## What to work on
From the listing that follows, extract every line and set it down unaltered.

## Data lines
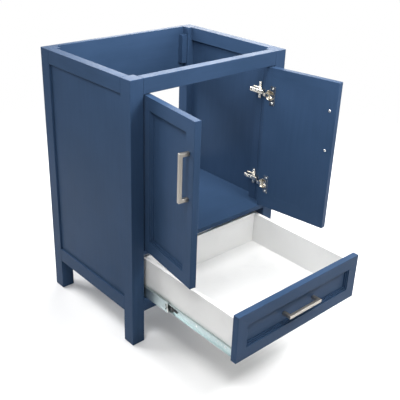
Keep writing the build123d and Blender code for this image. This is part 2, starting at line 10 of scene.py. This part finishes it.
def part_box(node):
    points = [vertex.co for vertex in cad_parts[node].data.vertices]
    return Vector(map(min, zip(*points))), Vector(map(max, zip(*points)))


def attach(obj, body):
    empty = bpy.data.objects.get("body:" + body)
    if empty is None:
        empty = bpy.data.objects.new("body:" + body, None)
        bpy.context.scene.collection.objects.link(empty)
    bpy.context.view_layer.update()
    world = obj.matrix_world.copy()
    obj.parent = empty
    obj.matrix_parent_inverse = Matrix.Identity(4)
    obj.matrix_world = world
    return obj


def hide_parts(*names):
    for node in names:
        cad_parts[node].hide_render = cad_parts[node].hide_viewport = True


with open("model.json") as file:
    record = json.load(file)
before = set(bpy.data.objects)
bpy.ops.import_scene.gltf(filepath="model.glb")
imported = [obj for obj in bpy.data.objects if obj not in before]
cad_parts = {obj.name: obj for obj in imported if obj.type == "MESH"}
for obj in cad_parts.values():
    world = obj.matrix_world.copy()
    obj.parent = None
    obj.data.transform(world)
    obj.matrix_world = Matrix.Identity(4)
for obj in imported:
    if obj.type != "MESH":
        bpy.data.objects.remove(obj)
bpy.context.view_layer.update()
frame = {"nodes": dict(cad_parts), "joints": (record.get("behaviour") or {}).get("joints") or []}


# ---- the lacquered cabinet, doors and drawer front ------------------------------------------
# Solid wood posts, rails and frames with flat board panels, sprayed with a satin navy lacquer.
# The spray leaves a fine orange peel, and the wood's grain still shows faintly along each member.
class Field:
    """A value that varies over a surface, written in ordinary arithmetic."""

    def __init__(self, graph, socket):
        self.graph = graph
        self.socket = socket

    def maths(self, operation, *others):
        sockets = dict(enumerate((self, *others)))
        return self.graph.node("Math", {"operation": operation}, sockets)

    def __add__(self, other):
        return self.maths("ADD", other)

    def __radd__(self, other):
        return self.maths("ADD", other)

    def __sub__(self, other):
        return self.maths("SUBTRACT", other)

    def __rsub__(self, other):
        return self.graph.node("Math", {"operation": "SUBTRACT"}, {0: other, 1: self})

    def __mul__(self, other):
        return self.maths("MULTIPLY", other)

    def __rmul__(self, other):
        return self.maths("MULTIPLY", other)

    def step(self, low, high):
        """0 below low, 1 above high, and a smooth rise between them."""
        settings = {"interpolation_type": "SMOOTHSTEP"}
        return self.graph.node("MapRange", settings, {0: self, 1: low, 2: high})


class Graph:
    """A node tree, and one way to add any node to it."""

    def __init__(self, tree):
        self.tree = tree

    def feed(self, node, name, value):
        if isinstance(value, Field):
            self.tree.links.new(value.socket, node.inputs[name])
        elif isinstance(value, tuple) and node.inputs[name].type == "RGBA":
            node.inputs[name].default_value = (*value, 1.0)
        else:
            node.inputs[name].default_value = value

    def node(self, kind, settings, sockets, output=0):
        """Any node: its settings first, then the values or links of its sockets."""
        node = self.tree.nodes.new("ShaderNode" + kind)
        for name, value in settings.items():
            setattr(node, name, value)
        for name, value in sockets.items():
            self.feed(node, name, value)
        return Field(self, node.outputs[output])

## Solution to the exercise
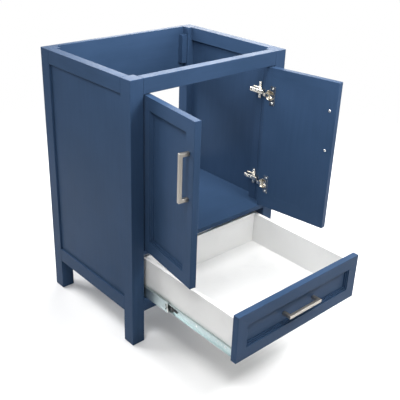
Keep writing the build123d and Blender code for this image. This is part 2, starting at line 10 of scene.py. This part finishes it.
def part_box(node):
    points = [vertex.co for vertex in cad_parts[node].data.vertices]
    return Vector(map(min, zip(*points))), Vector(map(max, zip(*points)))


def attach(obj, body):
    empty = bpy.data.objects.get("body:" + body)
    if empty is None:
        empty = bpy.data.objects.new("body:" + body, None)
        bpy.context.scene.collection.objects.link(empty)
    bpy.context.view_layer.update()
    world = obj.matrix_world.copy()
    obj.parent = empty
    obj.matrix_parent_inverse = Matrix.Identity(4)
    obj.matrix_world = world
    return obj


def hide_parts(*names):
    for node in names:
        cad_parts[node].hide_render = cad_parts[node].hide_viewport = True


with open("model.json") as file:
    record = json.load(file)
before = set(bpy.data.objects)
bpy.ops.import_scene.gltf(filepath="model.glb")
imported = [obj for obj in bpy.data.objects if obj not in before]
cad_parts = {obj.name: obj for obj in imported if obj.type == "MESH"}
for obj in cad_parts.values():
    world = obj.matrix_world.copy()
    obj.parent = None
    obj.data.transform(world)
    obj.matrix_world = Matrix.Identity(4)
for obj in imported:
    if obj.type != "MESH":
        bpy.data.objects.remove(obj)
bpy.context.view_layer.update()
frame = {"nodes": dict(cad_parts), "joints": (record.get("behaviour") or {}).get("joints") or []}


# ---- the lacquered cabinet, doors and drawer front ------------------------------------------
# Solid wood posts, rails and frames with flat board panels, sprayed with a satin navy lacquer.
# The spray leaves a fine orange peel, and the wood's grain still shows faintly along each member.
class Field:
    """A value that varies over a surface, written in ordinary arithmetic."""

    def __init__(self, graph, socket):
        self.graph = graph
        self.socket = socket

    def maths(self, operation, *others):
        sockets = dict(enumerate((self, *others)))
        return self.graph.node("Math", {"operation": operation}, sockets)

    def __add__(self, other):
        return self.maths("ADD", other)

    def __radd__(self, other):
        return self.maths("ADD", other)

    def __sub__(self, other):
        return self.maths("SUBTRACT", other)

    def __rsub__(self, other):
        return self.graph.node("Math", {"operation": "SUBTRACT"}, {0: other, 1: self})

    def __mul__(self, other):
        return self.maths("MULTIPLY", other)

    def __rmul__(self, other):
        return self.maths("MULTIPLY", other)

    def step(self, low, high):
        """0 below low, 1 above high, and a smooth rise between them."""
        settings = {"interpolation_type": "SMOOTHSTEP"}
        return self.graph.node("MapRange", settings, {0: self, 1: low, 2: high})


class Graph:
    """A node tree, and one way to add any node to it."""

    def __init__(self, tree):
        self.tree = tree

    def feed(self, node, name, value):
        if isinstance(value, Field):
            self.tree.links.new(value.socket, node.inputs[name])
        elif isinstance(value, tuple) and node.inputs[name].type == "RGBA":
            node.inputs[name].default_value = (*value, 1.0)
        else:
            node.inputs[name].default_value = value

    def node(self, kind, settings, sockets, output=0):
        """Any node: its settings first, then the values or links of its sockets."""
        node = self.tree.nodes.new("ShaderNode" + kind)
        for name, value in settings.items():
            setattr(node, name, value)
        for name, value in sockets.items():
            self.feed(node, name, value)
        return Field(self, node.outputs[output])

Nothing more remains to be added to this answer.